I actually took 15 pages of notes, just on this book, and most of it was ranting. I really didn’t enjoy most of it, including the ending.  Maybe if I had gone into the book thinking that it would just be a light, fun, romantic read, it’s possible that I would have enjoyed it more.  But with all my other issues, I don’t know if that really would have been the case.

My rating for Famous in Love by Rebecca Serle:

Maybe 1.5 stars.  I didn’t HATE it like some other books, but I really didn’t like it very much either.  But if the story sounds like something you’d enjoy, make sure to check out the other reviews I’ve linked to below–they both enjoyed the book more than I did.

Find it:  Goodreads │ Amazon │ Hachette Book Group
Other reviews:  BookshelferyThe Irish Banana Review

Disclaimer:  I received this ARC from the publisher, via Book Expo America, in exchange for my honest review.  I was not compensated in any other way for this review.


  1. pagesunbound

    December 4, 2014 at 11:51 pm

    I find that I don't read many contemporary YA novels, and books like this are why. Apparently there's just too great of a temptation for authors to put petty drama into them. I guess that's what they think high school was like? Sometimes I find it hard to believe that writers attended high school. Fantasy settings, on the other hand, usually provide a more high-stakes plot line than "Which guy do I like more?"

    I also really dislike the movie cliche of making a girl "beautiful" by removing her glasses.
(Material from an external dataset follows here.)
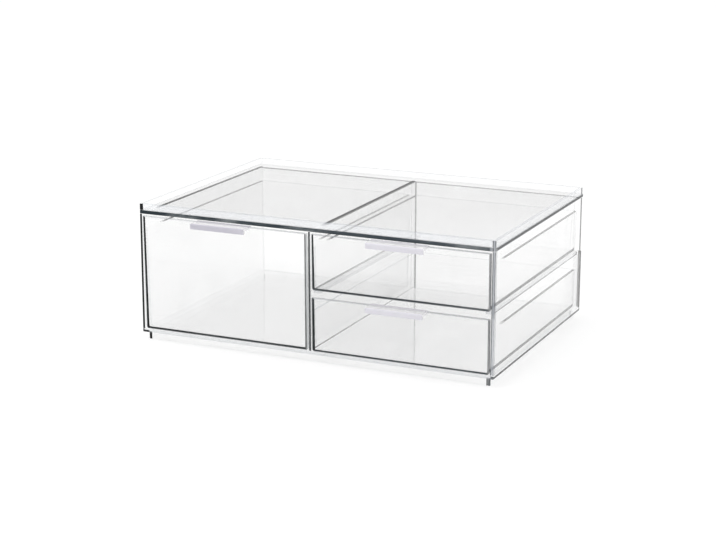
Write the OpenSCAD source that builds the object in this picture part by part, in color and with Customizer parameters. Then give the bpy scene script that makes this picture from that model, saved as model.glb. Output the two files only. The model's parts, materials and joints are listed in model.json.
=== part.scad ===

If you want to "transform" a girl for prom or whatever, I can get behind putting her in a frilly dress and adding some make-up–something she wouldn't normally wear that might make you notice her (if only because it's something she doesn't normally wear). But I think we really need to get over the stereotype, as a society, that "glasses are ugly." And apparently ponytails, braids, buns, etc. are "ugly" too because the girl always rips out her hair tie and lets her hair down during this transformation scene.

  2. Ramona

    December 5, 2014 at 6:32 am

    Hi Andrea, very good review. I agree, it's not easy to find many good contemporary YA books out there. Thanks for posting this, now I know not to bother. I'm a new follower – please drop by my blog and get in touch. Thanks! <3

  3. Brandi Kosiner

    December 5, 2014 at 6:39 pm

    Aw sorry to hear about the love triangle takingn over the book.